- **GOAL**
Copy every line from the data below in which the string "names" can be found.
═════ DATASET EXCERPT ═════
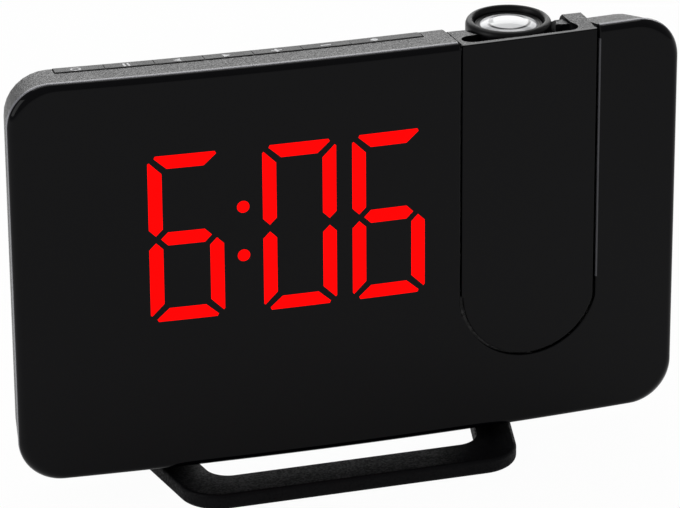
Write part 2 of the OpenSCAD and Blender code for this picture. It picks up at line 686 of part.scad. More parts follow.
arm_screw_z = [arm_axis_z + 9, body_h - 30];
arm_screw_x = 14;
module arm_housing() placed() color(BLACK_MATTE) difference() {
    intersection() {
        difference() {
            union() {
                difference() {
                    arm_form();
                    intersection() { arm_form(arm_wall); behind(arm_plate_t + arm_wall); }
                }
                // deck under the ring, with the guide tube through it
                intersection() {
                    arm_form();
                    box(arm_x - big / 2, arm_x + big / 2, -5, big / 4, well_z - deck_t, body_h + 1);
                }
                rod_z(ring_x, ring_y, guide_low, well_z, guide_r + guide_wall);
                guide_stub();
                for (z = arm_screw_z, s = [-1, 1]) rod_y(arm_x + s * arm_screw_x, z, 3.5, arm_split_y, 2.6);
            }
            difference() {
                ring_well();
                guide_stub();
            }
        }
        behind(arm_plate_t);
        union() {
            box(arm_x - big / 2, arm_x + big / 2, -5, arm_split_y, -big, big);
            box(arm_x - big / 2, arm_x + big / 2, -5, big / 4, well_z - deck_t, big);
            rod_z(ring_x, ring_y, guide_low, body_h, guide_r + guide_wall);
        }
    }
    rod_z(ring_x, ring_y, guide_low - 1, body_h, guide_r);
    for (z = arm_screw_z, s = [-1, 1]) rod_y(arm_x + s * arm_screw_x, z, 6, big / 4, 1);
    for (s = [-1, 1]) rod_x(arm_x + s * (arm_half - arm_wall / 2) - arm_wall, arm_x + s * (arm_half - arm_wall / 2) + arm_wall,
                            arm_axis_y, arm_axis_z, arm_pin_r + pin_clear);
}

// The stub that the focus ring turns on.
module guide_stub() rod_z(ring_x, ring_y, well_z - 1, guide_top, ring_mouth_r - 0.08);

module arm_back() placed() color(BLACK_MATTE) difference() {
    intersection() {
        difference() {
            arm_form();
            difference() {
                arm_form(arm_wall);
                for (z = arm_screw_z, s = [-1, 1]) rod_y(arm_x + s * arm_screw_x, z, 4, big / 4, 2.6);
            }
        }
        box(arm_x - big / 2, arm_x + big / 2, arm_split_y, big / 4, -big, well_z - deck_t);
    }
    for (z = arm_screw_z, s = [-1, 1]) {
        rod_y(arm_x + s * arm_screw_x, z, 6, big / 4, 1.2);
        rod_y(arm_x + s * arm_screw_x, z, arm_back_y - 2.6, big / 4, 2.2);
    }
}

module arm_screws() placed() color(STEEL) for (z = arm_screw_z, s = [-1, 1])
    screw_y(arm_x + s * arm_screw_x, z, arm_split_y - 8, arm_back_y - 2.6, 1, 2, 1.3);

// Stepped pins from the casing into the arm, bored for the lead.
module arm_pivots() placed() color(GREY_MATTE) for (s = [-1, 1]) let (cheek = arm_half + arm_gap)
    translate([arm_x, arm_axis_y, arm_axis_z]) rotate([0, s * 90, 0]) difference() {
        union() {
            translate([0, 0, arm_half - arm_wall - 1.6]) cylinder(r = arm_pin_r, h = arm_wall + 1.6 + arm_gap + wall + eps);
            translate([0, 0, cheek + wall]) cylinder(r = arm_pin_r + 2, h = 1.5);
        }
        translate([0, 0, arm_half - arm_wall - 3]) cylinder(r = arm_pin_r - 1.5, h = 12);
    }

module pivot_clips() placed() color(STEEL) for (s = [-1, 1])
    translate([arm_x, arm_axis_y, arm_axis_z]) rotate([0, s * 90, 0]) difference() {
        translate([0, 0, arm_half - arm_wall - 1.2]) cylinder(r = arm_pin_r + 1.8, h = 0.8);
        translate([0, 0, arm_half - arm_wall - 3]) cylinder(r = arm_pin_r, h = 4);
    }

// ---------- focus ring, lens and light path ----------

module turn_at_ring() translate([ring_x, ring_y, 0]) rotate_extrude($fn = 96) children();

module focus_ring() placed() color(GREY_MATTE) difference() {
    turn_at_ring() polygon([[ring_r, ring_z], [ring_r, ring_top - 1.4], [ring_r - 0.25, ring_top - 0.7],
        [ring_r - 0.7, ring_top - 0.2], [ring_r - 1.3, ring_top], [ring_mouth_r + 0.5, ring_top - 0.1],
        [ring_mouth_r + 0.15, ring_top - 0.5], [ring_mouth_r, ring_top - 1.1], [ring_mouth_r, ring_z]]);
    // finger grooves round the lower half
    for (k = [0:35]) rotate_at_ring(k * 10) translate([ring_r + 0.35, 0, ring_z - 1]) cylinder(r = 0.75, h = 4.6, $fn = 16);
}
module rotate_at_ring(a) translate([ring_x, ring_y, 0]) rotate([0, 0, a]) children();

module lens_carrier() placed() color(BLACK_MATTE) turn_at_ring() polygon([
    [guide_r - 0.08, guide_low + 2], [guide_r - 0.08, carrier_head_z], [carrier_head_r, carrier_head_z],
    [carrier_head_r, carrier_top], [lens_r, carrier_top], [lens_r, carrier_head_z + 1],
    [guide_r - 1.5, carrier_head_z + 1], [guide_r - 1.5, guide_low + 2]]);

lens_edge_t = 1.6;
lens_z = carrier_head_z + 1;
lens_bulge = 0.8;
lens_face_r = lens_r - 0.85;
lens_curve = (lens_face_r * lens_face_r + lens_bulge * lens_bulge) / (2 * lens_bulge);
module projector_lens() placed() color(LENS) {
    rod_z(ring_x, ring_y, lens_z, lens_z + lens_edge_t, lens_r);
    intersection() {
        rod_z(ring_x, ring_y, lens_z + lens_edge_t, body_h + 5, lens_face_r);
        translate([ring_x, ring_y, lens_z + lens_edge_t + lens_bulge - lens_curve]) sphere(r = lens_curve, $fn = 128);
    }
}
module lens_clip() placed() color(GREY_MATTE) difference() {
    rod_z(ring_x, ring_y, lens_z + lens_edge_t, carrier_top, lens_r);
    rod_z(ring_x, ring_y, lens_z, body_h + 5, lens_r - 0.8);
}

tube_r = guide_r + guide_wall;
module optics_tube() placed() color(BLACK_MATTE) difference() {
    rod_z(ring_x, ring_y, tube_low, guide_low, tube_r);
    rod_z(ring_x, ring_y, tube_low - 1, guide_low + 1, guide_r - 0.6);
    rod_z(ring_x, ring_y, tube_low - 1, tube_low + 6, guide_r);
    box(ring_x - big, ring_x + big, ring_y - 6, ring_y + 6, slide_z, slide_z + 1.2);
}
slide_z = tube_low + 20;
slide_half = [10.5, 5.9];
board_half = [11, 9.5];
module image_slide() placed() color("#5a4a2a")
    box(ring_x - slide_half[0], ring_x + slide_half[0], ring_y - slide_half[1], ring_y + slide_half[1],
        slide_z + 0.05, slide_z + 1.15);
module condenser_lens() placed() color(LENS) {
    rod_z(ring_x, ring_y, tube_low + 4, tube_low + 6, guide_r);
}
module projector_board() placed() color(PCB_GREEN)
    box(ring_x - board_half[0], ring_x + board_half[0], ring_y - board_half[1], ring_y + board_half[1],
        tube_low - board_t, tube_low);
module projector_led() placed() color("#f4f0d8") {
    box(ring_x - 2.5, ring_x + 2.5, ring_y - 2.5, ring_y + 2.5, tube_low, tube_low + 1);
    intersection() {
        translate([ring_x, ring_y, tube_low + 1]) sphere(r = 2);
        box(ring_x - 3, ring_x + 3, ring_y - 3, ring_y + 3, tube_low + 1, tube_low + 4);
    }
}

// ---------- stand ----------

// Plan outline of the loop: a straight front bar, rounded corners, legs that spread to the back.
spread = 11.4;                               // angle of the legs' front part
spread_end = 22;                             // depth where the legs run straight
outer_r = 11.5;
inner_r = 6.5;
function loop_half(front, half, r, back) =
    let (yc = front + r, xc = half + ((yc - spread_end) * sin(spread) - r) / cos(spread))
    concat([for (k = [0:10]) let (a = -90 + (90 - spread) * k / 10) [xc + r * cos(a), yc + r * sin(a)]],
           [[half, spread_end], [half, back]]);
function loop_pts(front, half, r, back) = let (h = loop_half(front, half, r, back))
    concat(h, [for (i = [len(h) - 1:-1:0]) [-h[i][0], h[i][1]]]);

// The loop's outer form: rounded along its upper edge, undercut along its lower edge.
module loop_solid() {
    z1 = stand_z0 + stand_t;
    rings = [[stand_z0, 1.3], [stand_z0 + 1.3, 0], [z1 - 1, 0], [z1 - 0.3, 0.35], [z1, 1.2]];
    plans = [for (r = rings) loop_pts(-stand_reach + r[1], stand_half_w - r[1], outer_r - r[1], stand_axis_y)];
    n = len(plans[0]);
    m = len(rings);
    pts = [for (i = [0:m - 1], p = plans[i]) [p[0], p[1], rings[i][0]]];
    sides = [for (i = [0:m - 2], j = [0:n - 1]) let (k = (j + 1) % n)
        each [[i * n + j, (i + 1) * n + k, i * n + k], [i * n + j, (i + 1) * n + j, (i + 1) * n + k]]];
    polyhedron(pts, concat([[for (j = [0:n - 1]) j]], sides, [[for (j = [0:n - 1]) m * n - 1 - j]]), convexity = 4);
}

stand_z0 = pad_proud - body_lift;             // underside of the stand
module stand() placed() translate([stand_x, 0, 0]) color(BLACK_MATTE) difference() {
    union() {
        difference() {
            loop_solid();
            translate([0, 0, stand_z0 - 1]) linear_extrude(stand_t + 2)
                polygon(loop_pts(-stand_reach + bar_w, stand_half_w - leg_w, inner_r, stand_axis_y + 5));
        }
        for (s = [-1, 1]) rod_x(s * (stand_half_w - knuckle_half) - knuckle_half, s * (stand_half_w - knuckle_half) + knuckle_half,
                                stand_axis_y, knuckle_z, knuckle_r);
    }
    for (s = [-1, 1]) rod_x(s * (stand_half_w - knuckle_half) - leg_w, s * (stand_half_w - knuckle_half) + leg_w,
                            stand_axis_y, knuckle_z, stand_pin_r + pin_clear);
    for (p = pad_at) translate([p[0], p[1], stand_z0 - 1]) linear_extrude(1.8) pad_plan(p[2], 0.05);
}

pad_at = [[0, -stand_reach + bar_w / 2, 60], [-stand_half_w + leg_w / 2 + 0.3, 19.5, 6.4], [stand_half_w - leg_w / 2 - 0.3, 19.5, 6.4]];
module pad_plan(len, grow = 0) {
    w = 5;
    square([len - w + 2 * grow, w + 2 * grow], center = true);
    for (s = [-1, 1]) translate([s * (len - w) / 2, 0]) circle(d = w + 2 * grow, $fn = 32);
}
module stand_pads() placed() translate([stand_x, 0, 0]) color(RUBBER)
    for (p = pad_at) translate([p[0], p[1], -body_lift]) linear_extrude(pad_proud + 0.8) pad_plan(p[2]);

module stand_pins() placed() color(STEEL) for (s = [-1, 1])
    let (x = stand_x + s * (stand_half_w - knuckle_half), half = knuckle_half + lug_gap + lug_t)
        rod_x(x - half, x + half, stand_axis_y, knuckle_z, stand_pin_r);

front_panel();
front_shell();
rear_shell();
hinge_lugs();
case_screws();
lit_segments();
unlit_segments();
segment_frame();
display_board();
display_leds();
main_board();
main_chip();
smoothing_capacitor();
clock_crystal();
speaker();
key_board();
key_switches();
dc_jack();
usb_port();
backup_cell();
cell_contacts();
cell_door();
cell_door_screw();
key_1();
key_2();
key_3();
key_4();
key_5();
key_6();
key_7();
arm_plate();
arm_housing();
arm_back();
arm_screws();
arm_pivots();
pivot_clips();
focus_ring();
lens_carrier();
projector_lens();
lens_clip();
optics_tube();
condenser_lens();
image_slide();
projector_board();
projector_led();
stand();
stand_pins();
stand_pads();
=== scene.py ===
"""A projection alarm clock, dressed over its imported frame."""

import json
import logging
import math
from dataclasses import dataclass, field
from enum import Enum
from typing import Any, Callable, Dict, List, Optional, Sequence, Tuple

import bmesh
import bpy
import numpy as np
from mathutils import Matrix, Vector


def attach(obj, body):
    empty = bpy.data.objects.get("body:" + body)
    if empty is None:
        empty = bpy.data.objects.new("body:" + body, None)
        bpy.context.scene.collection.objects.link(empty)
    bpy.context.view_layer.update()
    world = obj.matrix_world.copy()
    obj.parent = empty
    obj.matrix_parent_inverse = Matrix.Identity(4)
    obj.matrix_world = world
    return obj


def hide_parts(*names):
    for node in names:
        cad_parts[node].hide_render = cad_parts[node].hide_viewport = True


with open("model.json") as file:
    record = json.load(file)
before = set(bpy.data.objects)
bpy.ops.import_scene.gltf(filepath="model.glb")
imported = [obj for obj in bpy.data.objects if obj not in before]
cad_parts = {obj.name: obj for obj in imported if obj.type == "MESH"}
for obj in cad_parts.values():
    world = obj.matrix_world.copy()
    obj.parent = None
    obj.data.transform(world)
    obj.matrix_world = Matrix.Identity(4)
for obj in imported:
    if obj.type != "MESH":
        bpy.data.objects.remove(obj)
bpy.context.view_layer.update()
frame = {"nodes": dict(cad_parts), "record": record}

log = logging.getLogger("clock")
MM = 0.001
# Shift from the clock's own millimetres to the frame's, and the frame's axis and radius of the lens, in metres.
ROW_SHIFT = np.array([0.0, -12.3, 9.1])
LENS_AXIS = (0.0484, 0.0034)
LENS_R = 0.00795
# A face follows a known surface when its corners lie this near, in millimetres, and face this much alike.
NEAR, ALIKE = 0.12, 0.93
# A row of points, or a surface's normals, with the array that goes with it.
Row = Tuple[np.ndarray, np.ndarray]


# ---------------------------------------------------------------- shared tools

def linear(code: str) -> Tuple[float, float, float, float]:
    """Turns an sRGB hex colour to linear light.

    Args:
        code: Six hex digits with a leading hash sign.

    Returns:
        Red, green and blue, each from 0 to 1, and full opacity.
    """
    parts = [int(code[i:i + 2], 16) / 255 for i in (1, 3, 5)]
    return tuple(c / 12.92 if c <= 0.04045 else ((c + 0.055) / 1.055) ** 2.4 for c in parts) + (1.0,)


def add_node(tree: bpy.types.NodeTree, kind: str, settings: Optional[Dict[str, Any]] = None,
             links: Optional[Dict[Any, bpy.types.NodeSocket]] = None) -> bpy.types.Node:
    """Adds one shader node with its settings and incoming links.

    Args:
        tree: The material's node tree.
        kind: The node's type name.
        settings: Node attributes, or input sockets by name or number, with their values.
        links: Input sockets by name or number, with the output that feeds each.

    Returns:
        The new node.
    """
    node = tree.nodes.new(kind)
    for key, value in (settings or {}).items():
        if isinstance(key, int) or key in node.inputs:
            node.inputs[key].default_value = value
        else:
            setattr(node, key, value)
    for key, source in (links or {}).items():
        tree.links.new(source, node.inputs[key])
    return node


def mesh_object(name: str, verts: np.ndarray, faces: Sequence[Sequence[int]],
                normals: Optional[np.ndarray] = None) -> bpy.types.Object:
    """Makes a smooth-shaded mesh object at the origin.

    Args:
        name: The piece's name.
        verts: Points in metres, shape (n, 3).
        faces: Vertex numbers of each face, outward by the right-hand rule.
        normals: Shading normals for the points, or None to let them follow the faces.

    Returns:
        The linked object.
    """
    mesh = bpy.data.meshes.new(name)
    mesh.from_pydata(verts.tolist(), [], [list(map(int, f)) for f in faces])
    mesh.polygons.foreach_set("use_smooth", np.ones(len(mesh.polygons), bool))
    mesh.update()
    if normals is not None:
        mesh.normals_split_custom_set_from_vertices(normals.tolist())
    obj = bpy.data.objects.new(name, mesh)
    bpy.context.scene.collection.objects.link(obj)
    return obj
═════
- **ANSWER FOR THE TASK**
def hide_parts(*names):
    for node in names:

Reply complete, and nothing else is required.